Les attaques physiques : les agriculteurs comparés à des nazis

Au-delà des insultes, Fabienne Garel sait aussi que ses pairs sont les cibles d’actions violentes : « Nos élevages subissent des intrusions, des attaques de plus en plus violentes et ça nous fait très peur et très mal parce que nous faisons notre métier avec engagement, dans le respect de l’environnement et du bien-être animal. » Ces faits divers se retrouvent dans les pages intérieures des quotidiens régionaux : un élevage vandalisé par-ci, un autre incendié par-là, avec des tags accusateurs et diffamatoires tels que « assassins » ou « camp de la mort », comme ce poulailler réduit en cendres à Normandel, dans le Perche. Qu’ont fait les agriculteurs français pour être comparés à des nazis ?

« Ce sont des bâtiments et du matériel qui sont touchés, mais ça va plus loin que ça – déplore Alexis Graindorge, président des Jeunes Agriculteurs de l’Orne. – C’est un outil de travail qui disparaît totalement, ce sont des salariés qui se retrouvent au chômage, c’est une production qui va mettre du temps à repartir. J’ai peur que certains agriculteurs se fassent justice eux-mêmes.» Autant de situations qui avaient par exemple poussé les agriculteurs français à « monter » sur Paris en 2019 avec leurs tracteurs, à l’appel du principal syndicat agricole, la FNSEA, pour crier leur ras-le-bol face à l’agribashing.
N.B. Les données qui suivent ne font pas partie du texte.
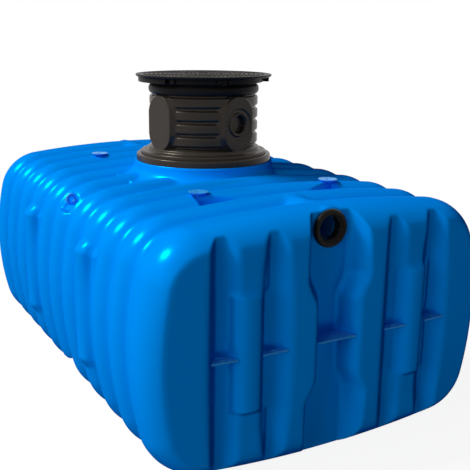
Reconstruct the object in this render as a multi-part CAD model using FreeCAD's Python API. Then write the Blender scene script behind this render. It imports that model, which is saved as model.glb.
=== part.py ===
"""Underground water tank: a ribbed flat tank of blue plastic with an access shaft and cover.

Millimetres, +Z up. The origin is the middle of the underside: x runs across the tank,
y along it, and the shaft stands on the origin's vertical line.
"""
import FreeCAD, Part
import math
import os

from FreeCAD import Vector

# Overall form of the tank body
TANK_WIDTH = 1950.0
TANK_HEIGHT = 1256.0
TANK_LENGTH = 2810.0
SIDE_BULGE = 103.0
ROOF_BULGE = 63.0
CORNER_RADIUS = 283.0
WALL = 10.0

# Girth ribs
RIB_COUNT = 9
RIB_PITCH = 237.0
RIB_DEPTH = 46.0
CREST_WIDTH = 150.0
CREST_ROUND = 12.0
GROOVE_WIDTH = 34.0

# Flat strip under the ribs that the tank stands on
FOOT_WIDTH = 700.0
FOOT_LENGTH = 110.0
FORM_DEPTH = 130.0

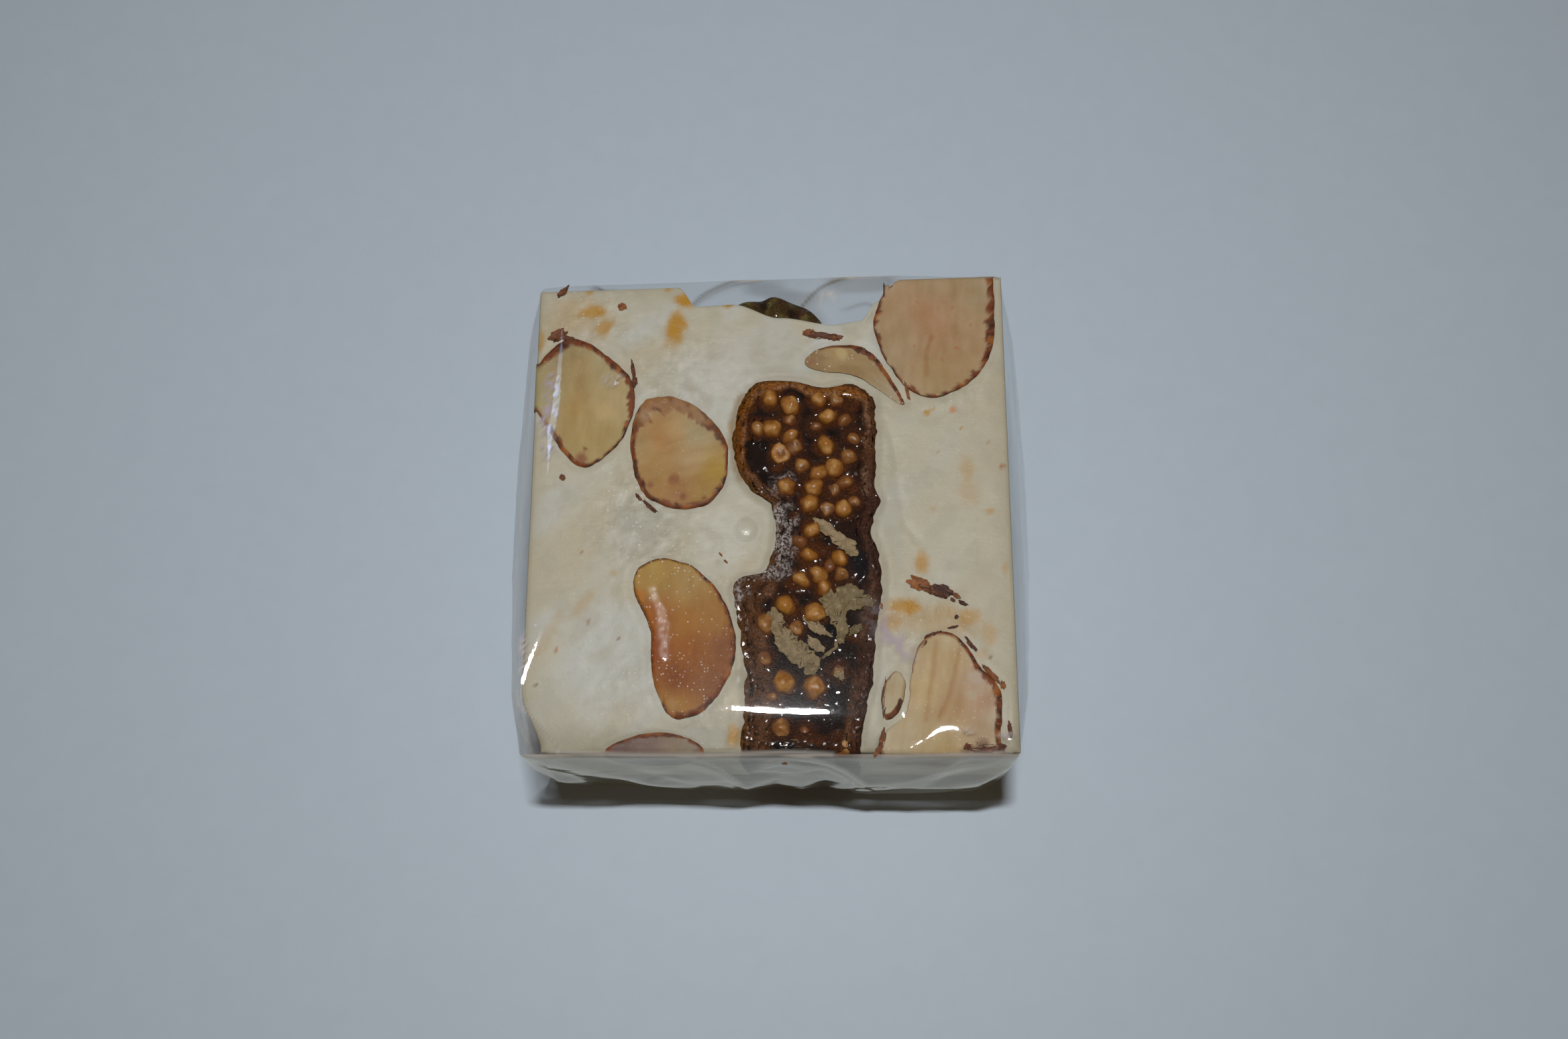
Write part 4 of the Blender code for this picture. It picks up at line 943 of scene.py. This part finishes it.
def shards(name, finish, spread, thick, jag, seed):
    bm = bmesh.new()
    random.seed(seed)
    tones = []
    for index, (x, y, length, width, turn, tone) in enumerate(spread):
        before = set(bm.verts)
        bmesh.ops.create_circle(bm, cap_ends=True, segments=44, radius=0.5)
        outline = [vert for vert in bm.verts if vert not in before]
        for vert in outline:
            way = Vector((vert.co.x, vert.co.y, index * 1.7))
            vert.co *= 1 + jag * (noise.noise(way * 2.4) + 0.8 * noise.noise(way * 6.5)) + 0.12 * (random.random() - 0.5)
        faces = [face for face in bm.faces if face.verts[0] not in before]
        bmesh.ops.extrude_face_region(bm, geom=faces)
        raised = {vert for face in faces for vert in face.verts}
        bmesh.ops.translate(bm, vec=(0, 0, 1), verts=list(raised))
        bmesh.ops.inset_region(bm, faces=faces, thickness=0.10, use_boundary=True)
        bmesh.ops.poke(bm, faces=faces)
        made = [vert for vert in bm.verts if vert not in before]
        bmesh.ops.scale(bm, vec=(length, width, thick), verts=made)
        for vert in made:
            if vert.co.z > thick * 0.5:
                vert.co.z += thick * (0.7 * noise.noise(vert.co * 1.3 + Vector((x, y, 0))) - (0.5 if vert in raised else 0))
        bmesh.ops.rotate(bm, cent=(0, 0, 0), matrix=Matrix.Rotation(math.radians(turn), 3, "Z"), verts=made)
        bmesh.ops.translate(bm, vec=(x, y, slab["top"] - 0.05), verts=made)
        tones += [tone] * len(made)
    return finishPiece(bm, name, finish, (), {"tone": np.array(tones)})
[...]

Depuis 2016, de nombreuses actions ont ciblé les agriculteurs français. Au point que le Sénat, en 2021, publie finalement un rapport d’enquête sur les conséquences de l’agribashing : « 40% des agriculteurs interrogés ont vécu au moins une situation de harcèlement lors du dernier mois (critiques permanentes, harcèlement téléphonique, fausses rumeurs, jugements blessants ou injustes, introduction illégale dans l’exploitation, etc.). 20% d’entre eux indiquent y avoir été confronté tous les jours ou presque. […] Les rapporteurs ont acquis la conviction que la fréquence accrue de ces faits isolés, à l’apparence mineure, augmentent considérablement, ces dernières années, la détresse des agriculteurs, ayant perdu à la fois la reconnaissance économique de leur travail et la reconnaissance sociale de leur fonction. » Il est temps que cela change.